(Records with modeling code)

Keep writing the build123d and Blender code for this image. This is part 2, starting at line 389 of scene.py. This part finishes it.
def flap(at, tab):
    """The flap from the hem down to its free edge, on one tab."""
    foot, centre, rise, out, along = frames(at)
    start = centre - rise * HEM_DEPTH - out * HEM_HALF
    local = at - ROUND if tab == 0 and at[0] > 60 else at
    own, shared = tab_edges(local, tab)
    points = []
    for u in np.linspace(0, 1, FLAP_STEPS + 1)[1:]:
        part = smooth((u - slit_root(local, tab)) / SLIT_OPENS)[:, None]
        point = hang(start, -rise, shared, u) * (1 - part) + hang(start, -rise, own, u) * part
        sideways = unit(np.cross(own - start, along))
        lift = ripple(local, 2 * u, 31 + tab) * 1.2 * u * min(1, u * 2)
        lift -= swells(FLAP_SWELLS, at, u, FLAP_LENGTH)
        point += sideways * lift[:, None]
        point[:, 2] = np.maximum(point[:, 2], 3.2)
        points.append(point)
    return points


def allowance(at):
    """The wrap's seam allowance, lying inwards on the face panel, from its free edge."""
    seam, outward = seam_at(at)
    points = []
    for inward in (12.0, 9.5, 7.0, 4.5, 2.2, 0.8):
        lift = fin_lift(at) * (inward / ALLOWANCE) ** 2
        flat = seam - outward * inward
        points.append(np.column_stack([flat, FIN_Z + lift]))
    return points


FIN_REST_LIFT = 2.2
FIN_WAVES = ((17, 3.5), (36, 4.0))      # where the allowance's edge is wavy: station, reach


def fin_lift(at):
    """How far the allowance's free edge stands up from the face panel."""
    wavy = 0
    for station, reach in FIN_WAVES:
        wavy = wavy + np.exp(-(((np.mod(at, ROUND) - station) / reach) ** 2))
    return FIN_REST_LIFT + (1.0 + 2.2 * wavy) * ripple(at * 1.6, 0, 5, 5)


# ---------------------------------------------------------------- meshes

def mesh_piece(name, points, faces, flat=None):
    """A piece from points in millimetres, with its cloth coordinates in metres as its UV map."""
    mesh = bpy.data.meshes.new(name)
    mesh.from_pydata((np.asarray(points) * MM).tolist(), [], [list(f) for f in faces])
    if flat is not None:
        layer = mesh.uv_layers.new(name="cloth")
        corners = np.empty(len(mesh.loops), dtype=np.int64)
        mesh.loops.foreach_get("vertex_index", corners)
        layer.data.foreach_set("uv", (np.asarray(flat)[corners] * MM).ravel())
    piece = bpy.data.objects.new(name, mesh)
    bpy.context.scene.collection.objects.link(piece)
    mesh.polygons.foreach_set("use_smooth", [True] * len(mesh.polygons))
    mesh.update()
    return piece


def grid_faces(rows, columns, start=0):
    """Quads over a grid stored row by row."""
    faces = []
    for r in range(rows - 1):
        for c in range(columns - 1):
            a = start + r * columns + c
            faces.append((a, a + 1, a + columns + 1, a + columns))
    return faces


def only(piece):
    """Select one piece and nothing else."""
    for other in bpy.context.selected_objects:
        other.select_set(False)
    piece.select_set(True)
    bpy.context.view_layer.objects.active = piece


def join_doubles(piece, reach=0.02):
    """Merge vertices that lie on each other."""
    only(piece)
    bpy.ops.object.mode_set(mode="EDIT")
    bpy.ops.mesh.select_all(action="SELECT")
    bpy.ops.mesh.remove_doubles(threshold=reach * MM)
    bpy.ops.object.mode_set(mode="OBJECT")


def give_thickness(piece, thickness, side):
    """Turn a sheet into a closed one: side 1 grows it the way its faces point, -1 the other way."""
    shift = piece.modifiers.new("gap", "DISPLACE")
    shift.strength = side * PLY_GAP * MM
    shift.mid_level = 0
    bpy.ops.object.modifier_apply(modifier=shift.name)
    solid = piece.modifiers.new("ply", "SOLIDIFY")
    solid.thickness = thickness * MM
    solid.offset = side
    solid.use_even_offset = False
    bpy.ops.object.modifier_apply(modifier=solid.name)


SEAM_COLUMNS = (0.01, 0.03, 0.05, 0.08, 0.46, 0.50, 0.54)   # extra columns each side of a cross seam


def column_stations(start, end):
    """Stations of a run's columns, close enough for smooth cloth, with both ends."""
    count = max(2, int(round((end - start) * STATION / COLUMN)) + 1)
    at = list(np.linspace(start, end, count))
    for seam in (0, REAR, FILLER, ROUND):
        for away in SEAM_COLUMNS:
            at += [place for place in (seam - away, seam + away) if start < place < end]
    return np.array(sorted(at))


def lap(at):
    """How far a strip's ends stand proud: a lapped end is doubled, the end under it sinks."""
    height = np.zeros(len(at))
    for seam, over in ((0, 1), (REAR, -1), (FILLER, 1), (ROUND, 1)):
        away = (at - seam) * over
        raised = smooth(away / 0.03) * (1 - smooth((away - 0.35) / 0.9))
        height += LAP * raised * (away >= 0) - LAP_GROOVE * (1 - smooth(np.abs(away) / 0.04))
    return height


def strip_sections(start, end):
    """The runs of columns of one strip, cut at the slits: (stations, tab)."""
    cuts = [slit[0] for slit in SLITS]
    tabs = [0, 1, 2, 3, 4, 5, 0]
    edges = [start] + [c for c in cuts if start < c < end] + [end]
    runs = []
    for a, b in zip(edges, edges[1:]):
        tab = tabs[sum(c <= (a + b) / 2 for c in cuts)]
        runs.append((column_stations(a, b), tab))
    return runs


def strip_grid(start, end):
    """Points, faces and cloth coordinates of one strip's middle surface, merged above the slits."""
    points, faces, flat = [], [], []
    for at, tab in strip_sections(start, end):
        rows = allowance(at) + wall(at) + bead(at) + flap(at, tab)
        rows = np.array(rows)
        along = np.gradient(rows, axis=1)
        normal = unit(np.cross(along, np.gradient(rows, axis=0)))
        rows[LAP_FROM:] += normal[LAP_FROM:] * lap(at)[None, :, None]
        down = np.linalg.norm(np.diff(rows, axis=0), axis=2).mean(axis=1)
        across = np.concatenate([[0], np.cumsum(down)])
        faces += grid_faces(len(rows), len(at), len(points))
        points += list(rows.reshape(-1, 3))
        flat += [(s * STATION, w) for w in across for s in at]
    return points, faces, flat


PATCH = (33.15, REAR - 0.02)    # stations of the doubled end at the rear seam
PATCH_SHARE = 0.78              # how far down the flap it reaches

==

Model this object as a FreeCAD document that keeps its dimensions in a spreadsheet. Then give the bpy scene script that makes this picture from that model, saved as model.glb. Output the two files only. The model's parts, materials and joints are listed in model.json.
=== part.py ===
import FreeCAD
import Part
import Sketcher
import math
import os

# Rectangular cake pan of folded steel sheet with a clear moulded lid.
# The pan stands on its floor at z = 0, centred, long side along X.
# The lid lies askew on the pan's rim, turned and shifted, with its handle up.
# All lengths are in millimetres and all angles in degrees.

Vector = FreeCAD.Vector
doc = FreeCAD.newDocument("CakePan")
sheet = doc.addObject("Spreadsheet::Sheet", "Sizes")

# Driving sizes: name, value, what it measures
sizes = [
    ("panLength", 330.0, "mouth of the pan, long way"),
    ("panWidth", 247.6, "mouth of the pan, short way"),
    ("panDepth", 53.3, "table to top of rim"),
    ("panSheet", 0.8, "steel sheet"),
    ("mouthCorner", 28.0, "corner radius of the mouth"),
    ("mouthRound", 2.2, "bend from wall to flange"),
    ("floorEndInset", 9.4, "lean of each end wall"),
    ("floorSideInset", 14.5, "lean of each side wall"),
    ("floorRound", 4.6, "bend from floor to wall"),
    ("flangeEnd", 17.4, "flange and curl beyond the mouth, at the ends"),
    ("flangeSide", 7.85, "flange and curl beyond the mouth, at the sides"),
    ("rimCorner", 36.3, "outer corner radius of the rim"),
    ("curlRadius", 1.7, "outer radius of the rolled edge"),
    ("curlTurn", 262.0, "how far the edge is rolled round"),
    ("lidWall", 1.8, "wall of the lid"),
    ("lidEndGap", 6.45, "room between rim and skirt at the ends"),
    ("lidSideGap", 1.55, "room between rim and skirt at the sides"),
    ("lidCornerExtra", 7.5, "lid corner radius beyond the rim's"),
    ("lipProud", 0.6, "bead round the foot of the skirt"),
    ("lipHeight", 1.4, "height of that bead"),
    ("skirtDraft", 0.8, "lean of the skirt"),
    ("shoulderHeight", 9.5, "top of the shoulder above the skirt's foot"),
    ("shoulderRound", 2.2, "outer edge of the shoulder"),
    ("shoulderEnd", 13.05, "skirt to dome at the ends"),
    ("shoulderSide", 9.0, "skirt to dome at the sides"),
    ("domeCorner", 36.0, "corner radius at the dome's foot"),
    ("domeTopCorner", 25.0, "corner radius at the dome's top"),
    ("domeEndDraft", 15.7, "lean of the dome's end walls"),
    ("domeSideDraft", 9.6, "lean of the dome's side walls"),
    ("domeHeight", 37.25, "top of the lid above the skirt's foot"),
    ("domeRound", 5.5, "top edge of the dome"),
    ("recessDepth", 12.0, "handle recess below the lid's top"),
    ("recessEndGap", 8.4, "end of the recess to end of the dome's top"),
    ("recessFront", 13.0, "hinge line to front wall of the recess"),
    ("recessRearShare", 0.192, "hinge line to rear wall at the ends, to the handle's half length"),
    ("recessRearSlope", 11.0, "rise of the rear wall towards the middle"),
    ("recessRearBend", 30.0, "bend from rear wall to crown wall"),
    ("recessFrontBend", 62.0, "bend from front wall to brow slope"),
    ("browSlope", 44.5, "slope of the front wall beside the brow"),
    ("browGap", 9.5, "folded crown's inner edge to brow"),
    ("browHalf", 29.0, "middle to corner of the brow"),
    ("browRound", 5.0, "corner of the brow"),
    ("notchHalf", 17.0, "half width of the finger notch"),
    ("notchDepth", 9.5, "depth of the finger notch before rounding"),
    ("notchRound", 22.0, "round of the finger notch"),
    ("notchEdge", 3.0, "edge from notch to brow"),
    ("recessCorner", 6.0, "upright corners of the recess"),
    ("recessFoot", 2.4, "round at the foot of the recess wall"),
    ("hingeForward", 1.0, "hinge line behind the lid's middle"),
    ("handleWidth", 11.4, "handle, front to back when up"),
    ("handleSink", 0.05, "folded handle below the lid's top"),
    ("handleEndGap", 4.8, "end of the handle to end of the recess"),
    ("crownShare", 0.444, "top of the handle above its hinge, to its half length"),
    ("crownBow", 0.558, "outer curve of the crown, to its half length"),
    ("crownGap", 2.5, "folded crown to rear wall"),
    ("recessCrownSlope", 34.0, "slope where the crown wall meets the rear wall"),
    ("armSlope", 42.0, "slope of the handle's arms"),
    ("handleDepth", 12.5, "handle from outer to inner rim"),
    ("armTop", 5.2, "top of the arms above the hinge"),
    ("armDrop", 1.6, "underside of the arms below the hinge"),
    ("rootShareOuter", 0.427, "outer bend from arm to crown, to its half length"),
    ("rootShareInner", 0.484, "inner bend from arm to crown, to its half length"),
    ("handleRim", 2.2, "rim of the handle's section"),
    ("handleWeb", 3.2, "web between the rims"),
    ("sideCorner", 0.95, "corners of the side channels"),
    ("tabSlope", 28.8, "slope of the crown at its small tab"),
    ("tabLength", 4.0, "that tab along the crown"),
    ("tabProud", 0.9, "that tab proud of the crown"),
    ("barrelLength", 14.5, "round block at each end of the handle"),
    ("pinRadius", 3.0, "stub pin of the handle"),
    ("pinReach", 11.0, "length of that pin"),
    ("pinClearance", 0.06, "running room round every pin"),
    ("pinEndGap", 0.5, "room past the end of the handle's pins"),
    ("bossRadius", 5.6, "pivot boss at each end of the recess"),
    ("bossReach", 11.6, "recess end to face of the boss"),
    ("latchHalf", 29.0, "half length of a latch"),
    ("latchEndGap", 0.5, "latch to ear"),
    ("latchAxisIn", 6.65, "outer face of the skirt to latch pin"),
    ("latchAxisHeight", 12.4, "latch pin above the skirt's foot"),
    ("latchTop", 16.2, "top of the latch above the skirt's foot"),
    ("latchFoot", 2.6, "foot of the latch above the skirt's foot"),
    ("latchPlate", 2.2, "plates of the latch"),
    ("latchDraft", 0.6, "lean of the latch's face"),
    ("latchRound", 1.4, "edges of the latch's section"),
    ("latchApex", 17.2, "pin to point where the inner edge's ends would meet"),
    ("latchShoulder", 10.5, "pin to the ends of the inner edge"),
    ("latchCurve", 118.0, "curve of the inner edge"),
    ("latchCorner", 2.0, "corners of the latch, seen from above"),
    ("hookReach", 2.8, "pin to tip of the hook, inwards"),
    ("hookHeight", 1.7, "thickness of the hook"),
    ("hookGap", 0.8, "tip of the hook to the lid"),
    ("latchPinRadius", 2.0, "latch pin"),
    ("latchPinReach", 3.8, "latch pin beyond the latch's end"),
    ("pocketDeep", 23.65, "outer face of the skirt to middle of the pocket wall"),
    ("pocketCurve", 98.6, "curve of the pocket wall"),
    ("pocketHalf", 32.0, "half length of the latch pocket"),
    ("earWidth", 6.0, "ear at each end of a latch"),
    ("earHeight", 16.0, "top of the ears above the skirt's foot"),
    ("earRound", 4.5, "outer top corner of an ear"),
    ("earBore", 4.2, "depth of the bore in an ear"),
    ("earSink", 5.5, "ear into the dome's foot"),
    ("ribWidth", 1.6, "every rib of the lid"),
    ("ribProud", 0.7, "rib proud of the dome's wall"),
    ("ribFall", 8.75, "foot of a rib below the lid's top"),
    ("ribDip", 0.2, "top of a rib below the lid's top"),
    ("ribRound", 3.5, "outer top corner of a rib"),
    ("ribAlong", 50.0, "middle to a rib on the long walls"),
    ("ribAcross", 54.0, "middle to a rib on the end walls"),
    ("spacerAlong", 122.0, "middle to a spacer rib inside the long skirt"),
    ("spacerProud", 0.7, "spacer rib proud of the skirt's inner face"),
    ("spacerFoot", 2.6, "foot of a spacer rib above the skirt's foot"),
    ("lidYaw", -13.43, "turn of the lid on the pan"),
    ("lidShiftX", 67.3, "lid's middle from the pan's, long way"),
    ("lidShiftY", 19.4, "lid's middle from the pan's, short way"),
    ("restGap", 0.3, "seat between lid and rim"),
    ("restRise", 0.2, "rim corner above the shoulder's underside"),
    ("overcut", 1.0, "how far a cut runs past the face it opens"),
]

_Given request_
Report how many lines in the listing above include the word "only". Give nothing but the number.

_Completed task_
3